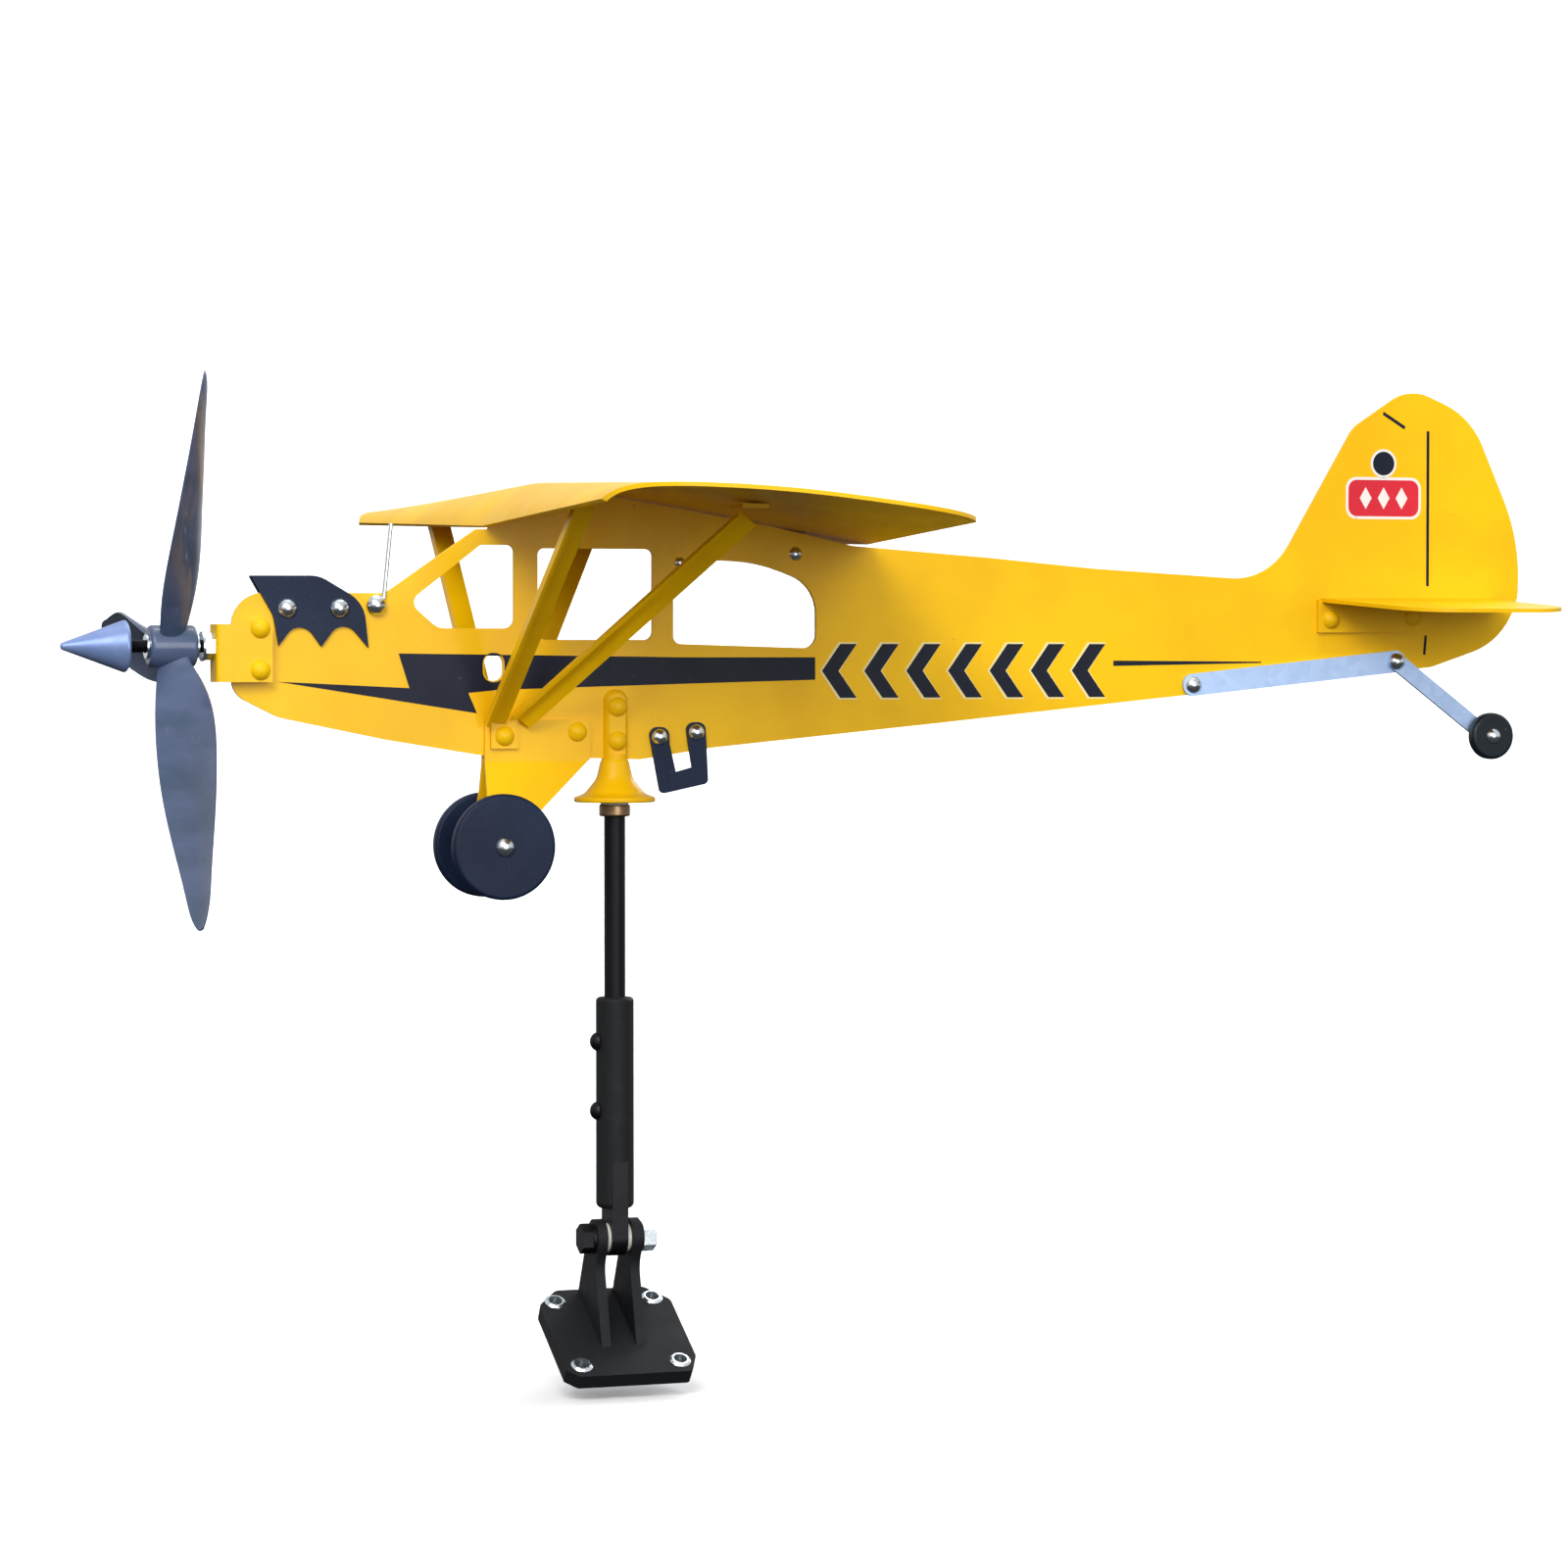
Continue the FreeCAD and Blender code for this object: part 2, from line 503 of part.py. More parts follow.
foot_pieces = []
for side in (-1, 1):
    foot = Part.makeBox(8.4, STRIP, 9.6, V(foot_x - 4.2, min(side * (HALF + STRIP), side * (HALF + 2 * STRIP)),
                                          foot_z - 3.8))
    foot_pieces.append(foot.cut(Part.makeCylinder(SCREW, 12, V(foot_x, -6, foot_z), V(0, 1, 0))))
group("strut_feet", foot_pieces)
top_tabs = []
for side in (-1, 1):
    for top_x in STRUT_TOPS.values():
        tab_z = min(underside(top_x - 4, STRUT_SPAN + 4), underside(top_x + 5, STRUT_SPAN + 4)) - STRIP - 0.1
        tab = Part.makeBox(8, 12, STRIP, V(top_x - 3.5, side * STRUT_SPAN - 6, tab_z))
        top_tabs.append(tab)
group("strut_top_tabs", top_tabs)

# ---------------------------------------------------------------- landing gear and wheels
AXLE_X = size("wheel_at")
AXLE_Z = size("wheel_high")
WHEEL_IN = size("wheel_near")
WHEEL_OUT = WHEEL_IN + size("wheel_thick")
LEG_FACE = WHEEL_IN - 0.7
leg_side = [(-41.2, 189), (-8.2, 189), (-8.2, 177.3), (AXLE_X + 5, 154.8), (AXLE_X + 5, AXLE_Z - 5, 4.6),
            (AXLE_X - 5, AXLE_Z - 5, 4.6), (-41.4, 168)]
side_wire = Part.Wire(Part.__sortEdges__([curve.toShape() for curve in rounded(leg_side)]))
side_wire.rotate(V(0, 0, 0), V(1, 0, 0), 90)
side_wire.translate(V(0, 12, 0))
side_block = Part.Face(side_wire).extrude(V(0, -24, 0))
axle_parts = []
for side, name in ((-1, "left"), (1, "right")):
    fold = [(HALF, 190), (HALF, 176.5), (LEG_FACE - STRIP, 159), (LEG_FACE - STRIP, 140),
            (LEG_FACE, 140), (LEG_FACE, 159), (HALF + STRIP, 176.5), (HALF + STRIP, 190)]
    fold_points = [V(-60, side * y, z) for y, z in fold]
    sheet_block = Part.Face(Part.makePolygon(fold_points + fold_points[:1])).extrude(V(60, 0, 0))
    leg = side_block.common(sheet_block)
    for x, z in GEAR_SCREWS + [(AXLE_X, AXLE_Z)]:
        leg = leg.cut(Part.makeCylinder(SCREW, 30, V(x, -15, z), V(0, 1, 0)))
    new_shape("gear_leg_" + name, leg.removeSplitter())
    out = (0, side, 0)
    inward = (0, -side, 0)
    wheel_bore = SCREW + size("fit_gap")
    rim = size("wheel_rad")
    turned("wheel_" + name, [(wheel_bore, 0), (rim, 0, 1.0), (rim, size("wheel_thick"), 1.0),
                             (wheel_bore, size("wheel_thick"))], (AXLE_X, side * WHEEL_IN, AXLE_Z), out)
    axle_parts.append(dome_screw((AXLE_X, side * (WHEEL_OUT + 0.15), AXLE_Z), out, WHEEL_OUT - LEG_FACE + 4.2))
    axle_parts.append(hex_nut((AXLE_X, side * (LEG_FACE - STRIP), AXLE_Z), inward))
    spacer = Part.makeCylinder(2.8, 0.6, V(AXLE_X, side * LEG_FACE, AXLE_Z), V(*out))
    axle_parts.append(spacer.cut(Part.makeCylinder(SCREW, 0.6, V(AXLE_X, side * LEG_FACE, AXLE_Z), V(*out))))
group("wheel_axle_screws", axle_parts)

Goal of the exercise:
Output all of the data again, exactly.

Correct response:
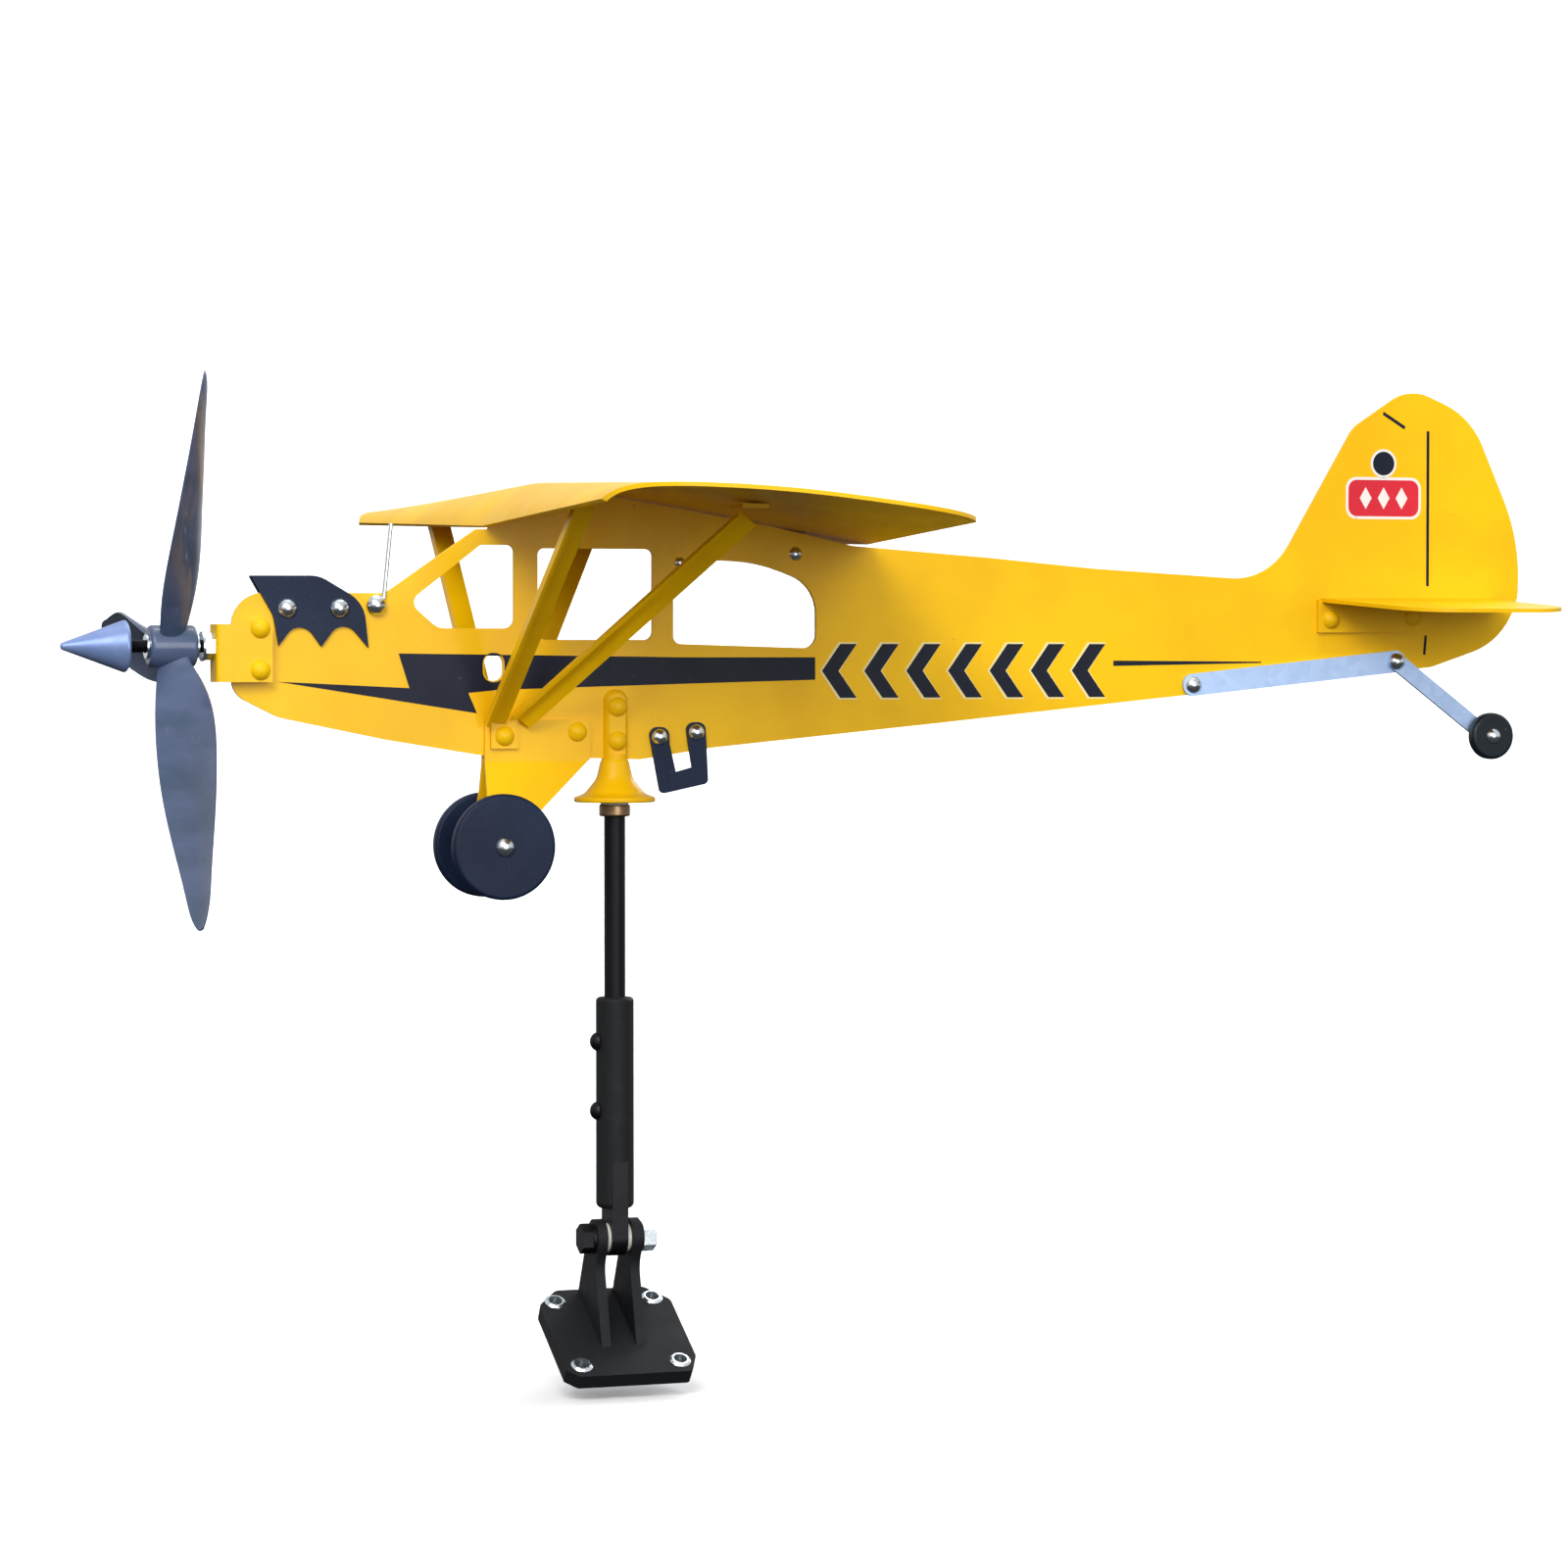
Continue the FreeCAD and Blender code for this object: part 2, from line 503 of part.py. More parts follow.
foot_pieces = []
for side in (-1, 1):
    foot = Part.makeBox(8.4, STRIP, 9.6, V(foot_x - 4.2, min(side * (HALF + STRIP), side * (HALF + 2 * STRIP)),
                                          foot_z - 3.8))
    foot_pieces.append(foot.cut(Part.makeCylinder(SCREW, 12, V(foot_x, -6, foot_z), V(0, 1, 0))))
group("strut_feet", foot_pieces)
top_tabs = []
for side in (-1, 1):
    for top_x in STRUT_TOPS.values():
        tab_z = min(underside(top_x - 4, STRUT_SPAN + 4), underside(top_x + 5, STRUT_SPAN + 4)) - STRIP - 0.1
        tab = Part.makeBox(8, 12, STRIP, V(top_x - 3.5, side * STRUT_SPAN - 6, tab_z))
        top_tabs.append(tab)
group("strut_top_tabs", top_tabs)

# ---------------------------------------------------------------- landing gear and wheels
AXLE_X = size("wheel_at")
AXLE_Z = size("wheel_high")
WHEEL_IN = size("wheel_near")
WHEEL_OUT = WHEEL_IN + size("wheel_thick")
LEG_FACE = WHEEL_IN - 0.7
leg_side = [(-41.2, 189), (-8.2, 189), (-8.2, 177.3), (AXLE_X + 5, 154.8), (AXLE_X + 5, AXLE_Z - 5, 4.6),
            (AXLE_X - 5, AXLE_Z - 5, 4.6), (-41.4, 168)]
side_wire = Part.Wire(Part.__sortEdges__([curve.toShape() for curve in rounded(leg_side)]))
side_wire.rotate(V(0, 0, 0), V(1, 0, 0), 90)
side_wire.translate(V(0, 12, 0))
side_block = Part.Face(side_wire).extrude(V(0, -24, 0))
axle_parts = []
for side, name in ((-1, "left"), (1, "right")):
    fold = [(HALF, 190), (HALF, 176.5), (LEG_FACE - STRIP, 159), (LEG_FACE - STRIP, 140),
            (LEG_FACE, 140), (LEG_FACE, 159), (HALF + STRIP, 176.5), (HALF + STRIP, 190)]
    fold_points = [V(-60, side * y, z) for y, z in fold]
    sheet_block = Part.Face(Part.makePolygon(fold_points + fold_points[:1])).extrude(V(60, 0, 0))
    leg = side_block.common(sheet_block)
    for x, z in GEAR_SCREWS + [(AXLE_X, AXLE_Z)]:
        leg = leg.cut(Part.makeCylinder(SCREW, 30, V(x, -15, z), V(0, 1, 0)))
    new_shape("gear_leg_" + name, leg.removeSplitter())
    out = (0, side, 0)
    inward = (0, -side, 0)
    wheel_bore = SCREW + size("fit_gap")
    rim = size("wheel_rad")
    turned("wheel_" + name, [(wheel_bore, 0), (rim, 0, 1.0), (rim, size("wheel_thick"), 1.0),
                             (wheel_bore, size("wheel_thick"))], (AXLE_X, side * WHEEL_IN, AXLE_Z), out)
    axle_parts.append(dome_screw((AXLE_X, side * (WHEEL_OUT + 0.15), AXLE_Z), out, WHEEL_OUT - LEG_FACE + 4.2))
    axle_parts.append(hex_nut((AXLE_X, side * (LEG_FACE - STRIP), AXLE_Z), inward))
    spacer = Part.makeCylinder(2.8, 0.6, V(AXLE_X, side * LEG_FACE, AXLE_Z), V(*out))
    axle_parts.append(spacer.cut(Part.makeCylinder(SCREW, 0.6, V(AXLE_X, side * LEG_FACE, AXLE_Z), V(*out))))
group("wheel_axle_screws", axle_parts)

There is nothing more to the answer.